Obwohl das auf den ersten Blick alles erstmal positiv klingt, wird schnell klar: Auch in diesem Fall möchte Böhmermann den Finger in die Wunde legen. Oder sagen wir: Er bohrt mit dem Finger aktiv in die Wunde. Die Wunde, das sind in dem Fall die Bedingungen, unter denen die deutsche Schifffahrt derzeit betrieben wird. Der TV-Moderator erklärt das Ganze in etwa so: Die Schifffahrt befindet sich seit Jahren im Aufschwung, weil Reedereien in Deutschland steuerlich bevorzugt werden.

Wie Hapag-Lloyd Milliarden scheffelt

Reeder zahlen weder Lohnsteuer noch müssen sie ihren Gewinn versteuern. Die einzige Steuer, die anfällt, ist die sogenannte Tonnagesteuer. Sie berechnet sich anhand des Ladevolumens, nicht des Wertes. "Es ist dem Finanzamt in Deutschland also komplett egal, ob ein Schiff randvoll ist mit Diamanten oder ob in dem Container nur ein kleiner sprechender Scheissbär mit Mütze drin ist“, bringt es Böhmermann auf den Punkt. Mit dem Bären meint er übrigens Paddington. 

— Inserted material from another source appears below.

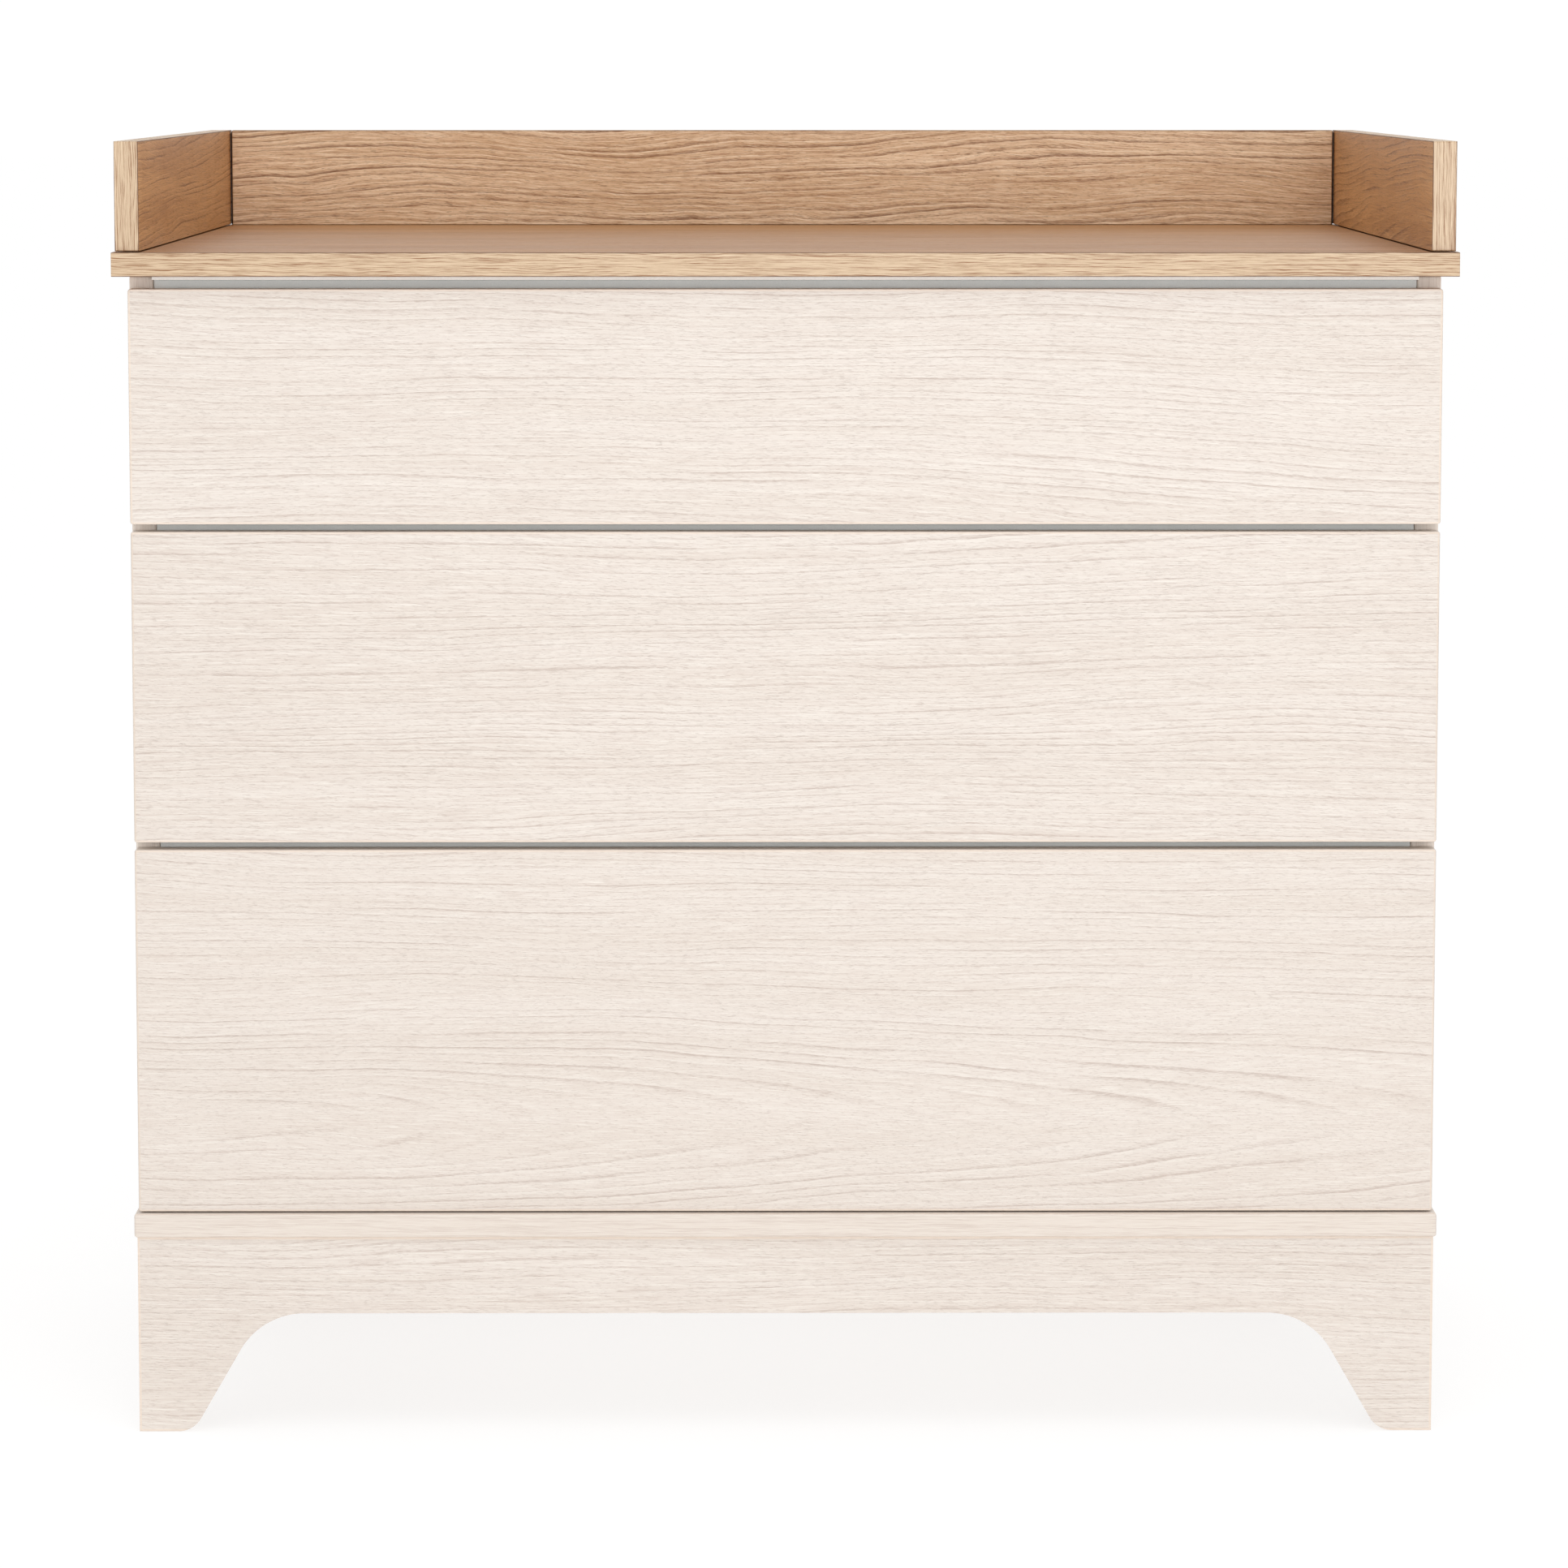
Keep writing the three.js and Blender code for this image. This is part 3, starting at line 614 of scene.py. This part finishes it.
def fit_drawer_hardware(drawer):
    """Cam caps inside the box, bumpers behind the front, and the slides' screws."""
    caps, bumpers, screws, wall_screws = (bmesh.new() for _ in range(4))
    front_low, front_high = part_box(f"drawer_{drawer}_front")
    for side, sign in SIDES.items():
        low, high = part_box(f"drawer_{drawer}_side_{side}")
        inside = inner_edge(low, high, sign)[0]
        quarter = (high[Z] - low[Z]) / 4.0
        for z in (low[Z] + quarter, high[Z] - quarter):
            add_dome(caps, (inside, low[Y] + CAP_SETBACK, z), (-sign, 0, 0),
                     radius=8.0, height=1.2, segments=40)

        panel = middle(f"side_panel_{side}", X)
        for z in (front_low[Z] + BUMPER_INSET, front_high[Z] - BUMPER_INSET):
            add_dome(bumpers, (panel, front_high[Y], z), BACK, radius=4.0, height=1.7)

        # The drawer member's heads face the side panel, and the cabinet member's the drawer.
        low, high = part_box(f"slide_{drawer}_drawer_{side}")
        web = inner_edge(low, high, sign)[0] + sign * SLIDE_SHEET
        level = (low[Z] + high[Z]) / 2.0
        for along in SLIDE_SCREWS:
            add_screw(screws, (web, low[Y] + along, level), (sign, 0, 0))
        low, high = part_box(f"slide_{drawer}_cabinet_{side}")
        web = inner_edge(low, high, sign)[1] - sign * SLIDE_SHEET
        for along in SLIDE_SCREWS:
            add_screw(wall_screws, (web, low[Y] + along, level), (-sign, 0, 0), height=0.6)
    housing = f"latch_{drawer}_housing"
    low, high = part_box(housing)
    for y in (low[Y] + LATCH_SCREW_INSETS[0], high[Y] - LATCH_SCREW_INSETS[1]):
        add_screw(wall_screws, (middle(housing, X), y, low[Z]), DOWN, radius=2.8, height=1.5)
    body = f"drawer_{drawer}"
    make_piece(f"drawer_{drawer}_cam_caps", body, "white_plastic", caps)
    make_piece(f"drawer_{drawer}_bumpers", body, "white_plastic", bumpers)
    make_piece(f"drawer_{drawer}_slide_screws", body, "zinc_plated_steel", screws)
    make_piece(f"slide_{drawer}_wall_screws", "carcass", "zinc_plated_steel", wall_screws)


STRIP_ROUNDING = 0.3 * MM


def add_strip(bm, low, high):
    """A thin strip of sheet with rounded long edges, between two corners."""
    made = bmesh.ops.create_cube(bm, size=1.0)["verts"]
    size = [b - a for a, b in zip(low, high)]
    centre = Vector([(a + b) / 2.0 for a, b in zip(low, high)])
    for vert in made:
        vert.co = Vector([c * s for c, s in zip(vert.co, size)]) + centre
    edges = dict.fromkeys(edge for vert in made for edge in vert.link_edges)
    long_edges = [edge for edge in edges
                  if abs(edge.verts[0].co[Y] - edge.verts[1].co[Y]) > size[Y] / 2.0]
    bmesh.ops.bevel(bm, geom=long_edges, offset=STRIP_ROUNDING, segments=2, affect="EDGES")


BALL_RADIUS = 1.2  # mm
BALL_STEP = 11.5 * MM
BALL_RINGS = 6
CAGE_LENGTH = 225 * MM
CAGE_INSET = 10 * MM  # from the middle member's end
CAGE_HALF_WIDTH = 2.2 * MM
CAGE_HALF_SHEET = 0.4 * MM
CAGE_MARGIN = 5 * MM  # before the first ball and after the last


def ball_profile():
    profile = []
    for k in range(BALL_RINGS + 1):
        angle = math.pi * k / BALL_RINGS
        reach = BALL_RADIUS * math.sin(angle) if 0 < k < BALL_RINGS else 0.0
        profile.append((reach, -BALL_RADIUS * math.cos(angle)))
    return profile


def fit_ball_cages(drawer):
    """The rows of balls between the slides' members, each in a strip of sheet. The outer rows
    run in the cabinet member's back half and the inner rows in the middle member's front half,
    where the members still overlap with the drawer open."""
    bm = bmesh.new()
    ball = ball_profile()
    for side in SIDES:
        cabinet, mid, inner_member = (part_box(f"slide_{drawer}_{member}_{side}")
                                      for member in ("cabinet", "middle", "drawer"))
        x = (mid[0][X] + mid[1][X]) / 2.0
        rows = ((cabinet, mid, mid[1][Y] - CAGE_INSET - CAGE_LENGTH),
                (mid, inner_member, mid[0][Y] + CAGE_INSET))
        for outer, inner, start in rows:
            for edge, sheet in ((0, SLIDE_SHEET), (1, -SLIDE_SHEET)):
                z = (outer[edge][Z] + sheet + inner[edge][Z]) / 2.0
                add_strip(bm, (x - CAGE_HALF_WIDTH, start, z - CAGE_HALF_SHEET),
                          (x + CAGE_HALF_WIDTH, start + CAGE_LENGTH, z + CAGE_HALF_SHEET))
                end = start + CAGE_LENGTH - CAGE_MARGIN
                for y in spread(start + CAGE_MARGIN, end, BALL_STEP):
                    add_round(bm, (x, y, z), UP, ball, segments=10)
    make_piece(f"slide_{drawer}_ball_cages", f"slide_{drawer}_middles", "zinc_plated_steel", bm)


nail_back_panel()
screw_tray_walls()
screw_brackets()
for drawer in DRAWERS:
    fit_drawer_hardware(drawer)
    fit_ball_cages(drawer)


# ---------------------------------------------------------------- stage, light and camera
FLOOR_REACH = 60.0
FLOOR_DROP = 0.5 * MM  # the floor lies this far under the feet
FLOOR_GREY = 0.30
FLOOR_GLOW = 0.735


def add_stage():
    """A pale floor, part of whose brightness is its own, so that the shadows on it stay soft."""
    mesh = bpy.data.meshes.new("floor")
    reach = FLOOR_REACH
    corners = [(-reach, -reach, 0), (reach, -reach, 0), (reach, reach, 0), (-reach, reach, 0)]
    mesh.from_pydata(corners, [], [(0, 1, 2, 3)])
    floor = bpy.data.objects.new("floor", mesh)
    bpy.context.scene.collection.objects.link(floor)
    floor.location.z = -FLOOR_DROP
    material, g = new_material("floor_white")
    diffuse, glow, both = (g.node(f"ShaderNode{kind}") for kind in
                           ("BsdfDiffuse", "Emission", "AddShader"))
    diffuse.inputs["Color"].default_value = grey(FLOOR_GREY)
    glow.inputs["Strength"].default_value = FLOOR_GLOW
    g.tree.links.new(diffuse.outputs[0], both.inputs[0])
    g.tree.links.new(glow.outputs[0], both.inputs[1])
    output = g.node("ShaderNodeOutputMaterial")
    g.tree.links.new(both.outputs[0], output.inputs[0])
    mesh.materials.append(material)


STUDIO = dict(front=0.46, back=0.90, overhead=0.95, seen=1.02)


def add_world():
    """A white studio, softer overhead and behind. What the camera sees of it is plain white."""
    world = bpy.data.worlds.new("studio")
    bpy.context.scene.world = world
    world.use_nodes = True
    g = Graph(world.node_tree)
    direction = g.node("ShaderNodeTexCoord")
    _, ahead, up = g.parts(Val(g, direction.outputs["Generated"]))
    around = g.mix(g.smooth(ahead, -0.7, 0.7), grey(STUDIO["front"]), grey(STUDIO["back"]))
    light = g.mix(g.smooth(up, 0.1, 0.8), around, grey(STUDIO["overhead"]))
    seen = g.node("ShaderNodeLightPath")
    colour = g.mix(Val(g, seen.outputs["Is Camera Ray"]), light, grey(STUDIO["seen"]))
    back = g.node("ShaderNodeBackground")
    g.feed(back.inputs["Color"], colour)
    output = g.node("ShaderNodeOutputWorld")
    g.tree.links.new(back.outputs[0], output.inputs[0])


def add_light(name, place, aim, size, power):
    light = bpy.data.lights.new(name, "AREA")
    light.shape = "RECTANGLE"
    light.size, light.size_y = size
    light.energy = power
    lamp = bpy.data.objects.new(name, light)
    bpy.context.scene.collection.objects.link(lamp)
    lamp.location = place
    lamp.rotation_mode = "QUATERNION"
    lamp.rotation_quaternion = (Vector(aim) - Vector(place)).to_track_quat("-Z", "Y")


CAMERA_PLACE = (-0.0167, -4.489, 1.030)
CAMERA_PITCH = 5.93  # degrees below level
CAMERA_YAW = -0.2145
LENS = 127.4
SENSOR = 36.0
SHIFT = -0.09


def add_camera():
    data = bpy.data.cameras.new("camera")
    data.sensor_width = SENSOR
    data.lens = LENS
    data.shift_y = SHIFT
    data.clip_start, data.clip_end = 0.1, 200.0
    data.dof.use_dof = False
    camera = bpy.data.objects.new("camera", data)
    bpy.context.scene.collection.objects.link(camera)
    camera.location = CAMERA_PLACE
    camera.rotation_euler = (math.radians(90.0 - CAMERA_PITCH), 0.0, math.radians(CAMERA_YAW))
    bpy.context.scene.camera = camera


add_stage()
add_world()
add_light("front_softbox", place=(0.4, -4.6, 0.95), aim=(0.0, 0.0, 0.55), size=(2.0, 0.8),
          power=56.0)
add_light("top_softbox", place=(0.2, -1.7, 3.3), aim=(0.0, -0.3, 0.6), size=(2.4, 1.6),
          power=14.0)
add_camera()
bpy.context.scene.view_settings.view_transform = "Standard"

Am Beispiel von Deutschlands größter Reederei Hapag-Lloyd zeigt er auf, wie absurd das Ganze ist: Die habe im letzten Jahr 17,5 Milliarden Euro Gewinn gemacht und musste davon 1,15 Prozent versteuern. Würde es sich dabei um eine Spedition an Land handeln, wären mindestens 15 Prozent Steuern angefallen. Ziemlich unfair eigentlich, das bestätigt auch der Hapag-Lloyd-Besitzer Klaus Michael Kühne in einem NDR-Gespräch. Ändern tut er an der Regelung trotzdem nichts. 

Finanzielle Bevorzugung von Reedereien ist schonmal einen Aufreger wert – aber leider nur die Spitze des Eisberges der Untiefen in der deutschen Schifffahrt. Denn der Grund für die niedrigen Steuern ist offiziell, Deutschland als Standort für die Schiffe attraktiver zu machen. Klingt erstmal logisch, in der Theorie. In der Praxis fahren allerdings lediglich 270 der insgesamt 1686 deutschen Handelsschiffe auch unter deutscher Flagge. Verwirrend, oder? Auf den ersten Blick definitiv.

Kaum Schiffe unter deutscher Flagge unterwegs 

Allerdings nur, bis man den Mechanismus dahinter durchschaut. Böhmermann fasst das so zusammen: "Deutsche Reedereien habe schon viele Vorteile, wollen aber trotzdem noch mehr." Und weil die Besitzer der Schifffahrtsunternehmen auf gut deutsch gesagt den Hals nicht vollkriegen, wenden sie eine Taktik namens Ausflaggen an. Dabei wird grob gesagt im Ausland eine Briefkastenfirma gegründet, um die Flagge des Landes annehmen zu können. Das Ziel: Die Regeln des Flaggenstaats übernehmen und damit die deutschen (vergleichsweise strengen) Gesetze umgehen. 

"Ist doch lustig, dass nur auf 16 Prozent aller deutschen Handelsschiffe auch deutscher Arbeitsschutz gilt", sagt Böhmermann. Aber die Realität ist alles andere als lustig: Die Seeleute werden dramatisch unterbezahlt, es herrschen teilweise hygienische Missstände und unmenschliche Arbeitszeiten. Von Sozialleistungen oder deutschem Arbeitsschutz ist an Bord der Schiffe kaum die Rede. Dadurch sparen die Reeder wiederum noch mehr Geld. Ist das jetzt verwerflich? Vermutlich. Aber illegal in den meisten Fällen eben nicht, durch entsprechende Gesetzeslücken. 

"Was können Reeder dafür, dass sie machen, was die dürfen?", fragt Böhmermann – mit zugegeben ironischem Unterton. Und doch ist die Frage berechtigt. Denn möglich gemacht wird die systematische Ausbeutung auf deutschen Schiffen durch Gesetze, die von der Politik gemacht werden. Ein eben solches Gesetz ist übrigens auch der Grund dafür, dass Böhmermann seinen Rettungsring der "MS Albatross" in Indien kaufen konnte. Dort ist das Schiff auf dem weltweit größten Schiffsfriedhof gelandet – zum Ausschlachten neben etlichen anderen Schiffen, die teilweise Quecksilber-verseucht sind und die Umwelt selbst stillgelegt belasten. Böhmermanns Fazit: "Tja, Seefahrt hat eben nicht immer ein Happy End."